Magnetic reception (biology)
Sensitivity to magnetic stimuli, especially the very weak ones occurring naturally in the environment.
Evidence of magnetic detection has been found in a variety of invertebrates, including protozoa, flatworms, snails, and insects. In 1968 Martin Lindauer and Herman Martin first published extensive data showing that the Earth's geomagnetic field influences the orientation of the waggle-run dance by which a scout honeybee communicates the distance and direction of a food source to the forager bees. Later, Lindauer and Martin showed that fluctuations of less than 10-4 gauss (roughly 1/10,000 of the Earth's field) can influence these bees' behavior. Other investigators found evidence of magnetic detection in other kinds of insects, including termites, beetles, and fruit flies (Drosophila).

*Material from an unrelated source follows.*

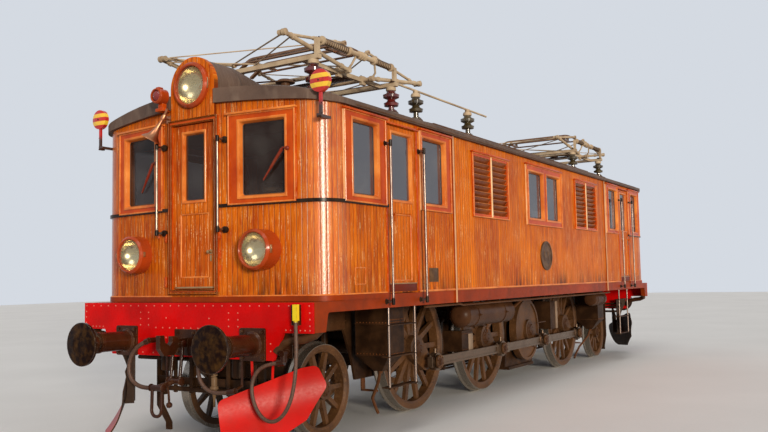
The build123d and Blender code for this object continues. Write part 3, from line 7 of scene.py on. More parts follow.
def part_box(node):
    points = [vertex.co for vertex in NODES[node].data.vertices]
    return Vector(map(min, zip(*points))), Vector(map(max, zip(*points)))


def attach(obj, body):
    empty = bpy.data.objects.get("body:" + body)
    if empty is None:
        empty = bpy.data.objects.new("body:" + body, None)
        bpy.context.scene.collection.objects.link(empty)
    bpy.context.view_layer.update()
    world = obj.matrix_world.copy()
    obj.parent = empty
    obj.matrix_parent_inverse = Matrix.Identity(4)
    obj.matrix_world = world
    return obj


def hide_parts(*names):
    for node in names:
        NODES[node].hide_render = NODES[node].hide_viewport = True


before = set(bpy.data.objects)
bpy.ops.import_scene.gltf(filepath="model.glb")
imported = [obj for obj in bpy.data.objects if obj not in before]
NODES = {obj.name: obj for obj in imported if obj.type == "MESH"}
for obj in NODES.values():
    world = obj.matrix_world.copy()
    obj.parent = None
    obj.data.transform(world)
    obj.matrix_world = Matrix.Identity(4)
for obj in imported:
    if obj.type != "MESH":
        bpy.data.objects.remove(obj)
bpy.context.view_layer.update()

# Electric rod locomotive, X forward, Y to its left, Z up, in the frame of its solids.
# Shapes are drawn in millimetres with heights above the rail, and turned into the frame's metres when made.
ROOT = "locomotive"
RAIL = 0.028
MM = 0.001
TO_FRAME = Matrix.Translation((0, 0, RAIL)) @ Matrix.Scale(MM, 4)
FROM_FRAME = TO_FRAME.inverted()
X, Y, Z = Vector((1, 0, 0)), Vector((0, 1, 0)), Vector((0, 0, 1))
LEFT, RIGHT = 1, -1
FRONT, REAR = 1, -1
ENDS = (("front", FRONT), ("rear", REAR))

# Body
HALF_W = 1585
END_X = 5790
END_FLAT = 300
END_RAKE = 0.1206
CORNER_R = 280
CORNER_X = 5387
CORNER_Y = 1305
FLOOR_Z = 1500
EAVE_Z = 3375
GLASS_Z0, GLASS_Z1 = 2500, 3250
FRAME_Z = 2420, 3335
DOOR_X0, DOOR_X1 = 3960, 4560
END_WINDOW_Y = 865
# Side windows: centre along the wall, half width, and the frame's two ends
SIDE_WINDOWS = ((4990, 230, 4600, 5370), (3545, 275, 3120, 3860))

# Ends
BEAM_X = 5890
BUFFER_Y = 875
BUFFER_Z = 1060
HEADLAMP = (5890, 870, 1965)
TOP_LAMP = (5860, 0, 3700)
SIGNAL_Z = 3545

# Running gear
DRIVER_R = 765
PONY_R = 485
DRIVER_X = (2750, 700, -2750)
JACK_X = -1025
PONY_X = 4700
AXLE_Z = DRIVER_R
CRANK = 290
CRANK_TURNS = ((LEFT, 219), (RIGHT, 309))
ROD_Y = 1000

# Roof
PANTO_X = 4000
ROOF_CROWN = 3780
ROOF_RISE = 350
ROOF_HALF = 1633
ROOF_RADIUS = (ROOF_HALF ** 2 + ROOF_RISE ** 2) / (2 * ROOF_RISE)


def above_rail(z):
    """Height in the frame, in metres, of a height above the rail."""
    return RAIL + z * MM


def roof_z(y):
    """Height of the roof's outside at y."""
    return ROOF_CROWN - ROOF_RADIUS + math.sqrt(ROOF_RADIUS ** 2 - y * y)


def end_wall_x(y):
    """Outer face of the front wall at y."""
    return END_X - END_RAKE * max(0.0, abs(y) - END_FLAT)


# Materials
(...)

Most of the evidence for magnetic detection by birds has come from studies of their migratory and homing behavior. Results strongly suggest that birds possess a magnetic compass, that is, they can determine compass bearings from the geomagnetic field. Evidence indicates that birds' sensitivity to magnetic stimuli is roughly similar to the honeybees'. It appears that the tiny fluctuations in the Earth's magnetic field caused by solar flares and other solar disturbances have a detectable effect on birds' navigation. The detection system probably has a narrow range of sensitivity; magnetic fields much stronger or weaker than the Earth's probably cannot be detected. See Migratory behavior
Although behavioral effects of magnetic stimuli have been found in many kinds of animals, no one has yet succeeded in conditioning an animal to a magnetic stimulus in the laboratory. There is abundant evidence that the detection process is not quick, usually taking 15 min or more; hence, the flash stimuli presented in most classical conditioning attempts may be undetectable.
The physical mechanism for magnetic detection by living organisms is unknown, though a variety of possibilities have been put forward.